Global printing consumables and services company Flint Group has transferred into the ownership of Alcentra, Baring Asset Management, CVC Credit and KKR Credit, whilst also successfully completing a comprehensive recapitalisation of around €1.3 billion of debt.
Flint Group was taken over by Goldman Sachs’ Merchant Banking division and Koch Equity Development in 2014, shortly before Flint acquired Xeikon. Reports of those two investors exiting the business have been swirling for a number of years.
The recapitalisation transaction was implemented fully consensually, with unanimous support from first lien lenders and second lien lenders, as well as the exiting shareholders. The transaction materially strengthens Flint Group’s balance sheet and liquidity position.

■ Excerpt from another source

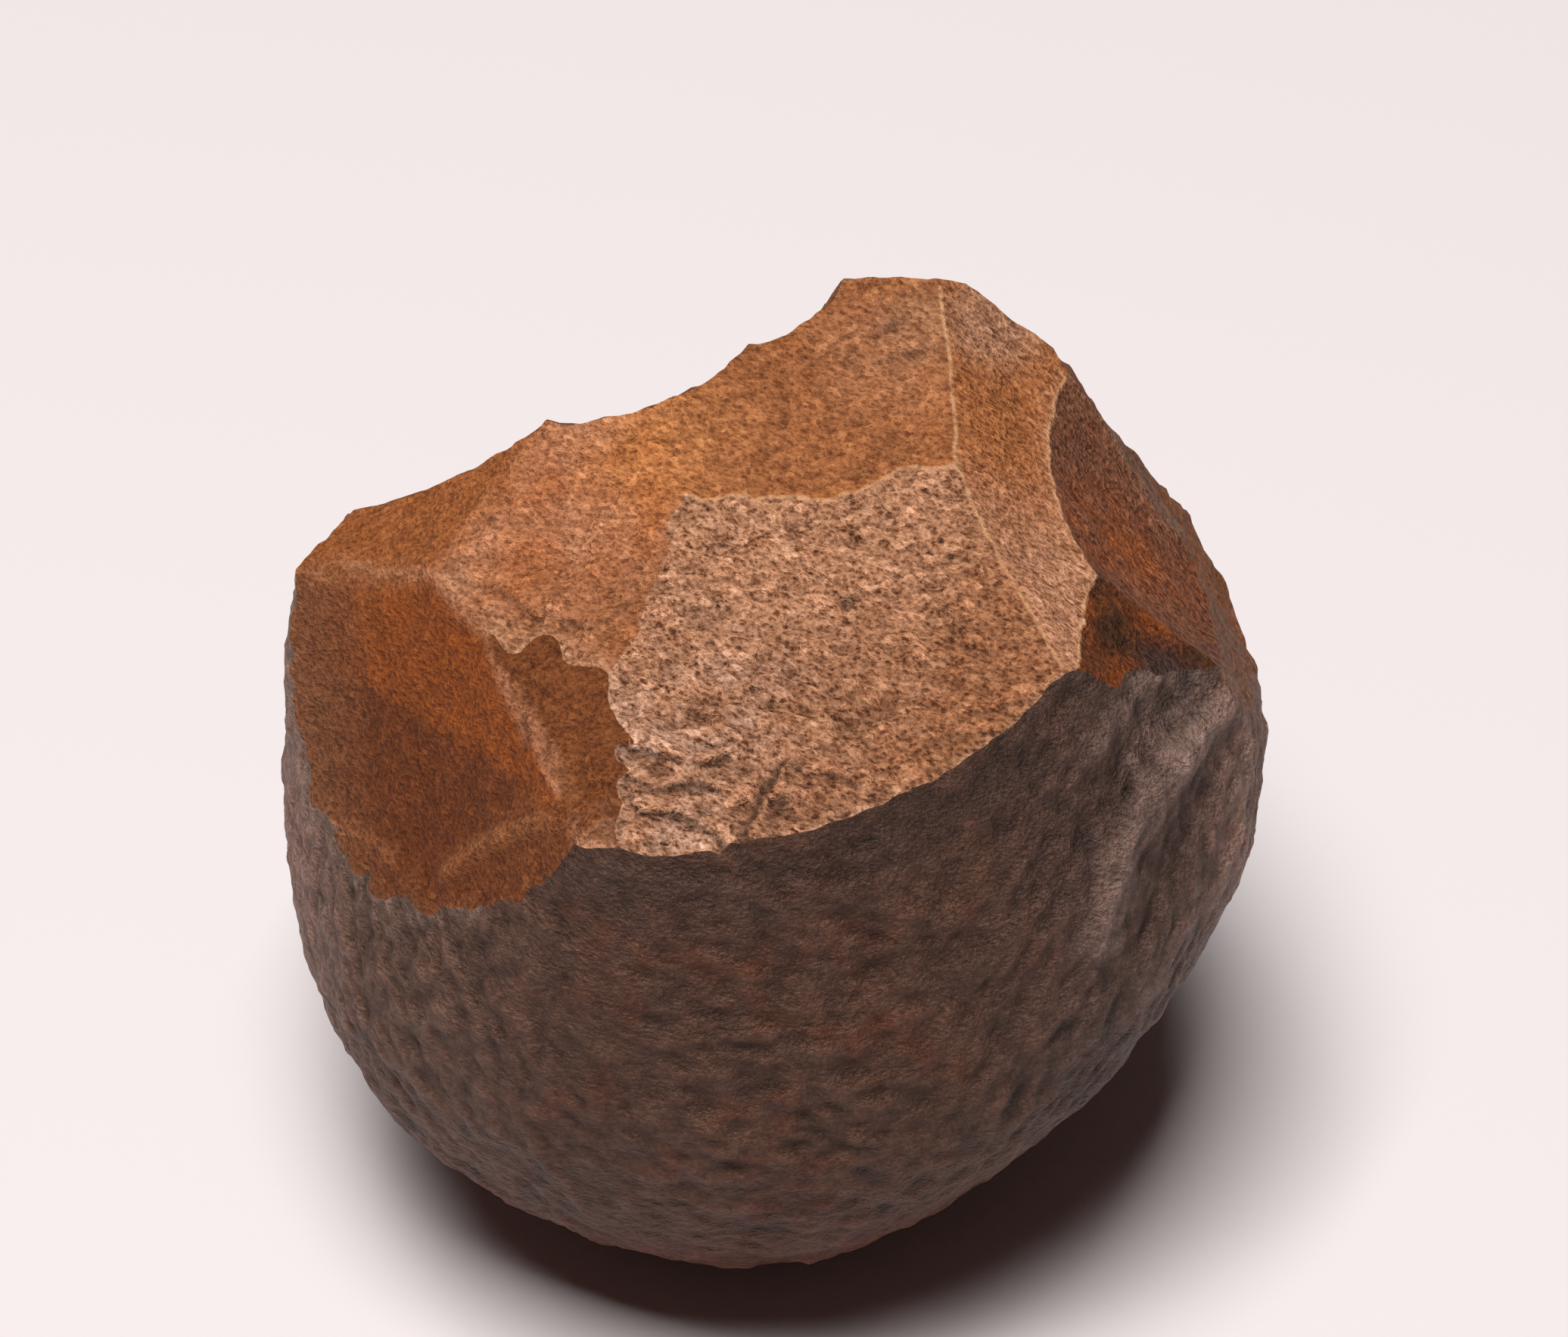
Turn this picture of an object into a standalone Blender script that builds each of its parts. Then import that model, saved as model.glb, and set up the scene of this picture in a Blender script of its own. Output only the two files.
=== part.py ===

The operating group’s balance sheet benefits from a €760 million deleveraging and the cash flow profile has been improved as a result of a reduction in debt service costs going forward. In addition, the group has obtained €72 million of new liquidity provided by certain new shareholders as lenders under a super senior facility. The recapitalisation extends maturities by up to four years, ‘ensuring that the group remains on a strong financial footing and is well positioned for the future.’
Flint group’s ownership has now been transferred from the exiting shareholders to a consortium of investors led by Alcentra, Baring Asset Management, CVC Credit and KKR Credit.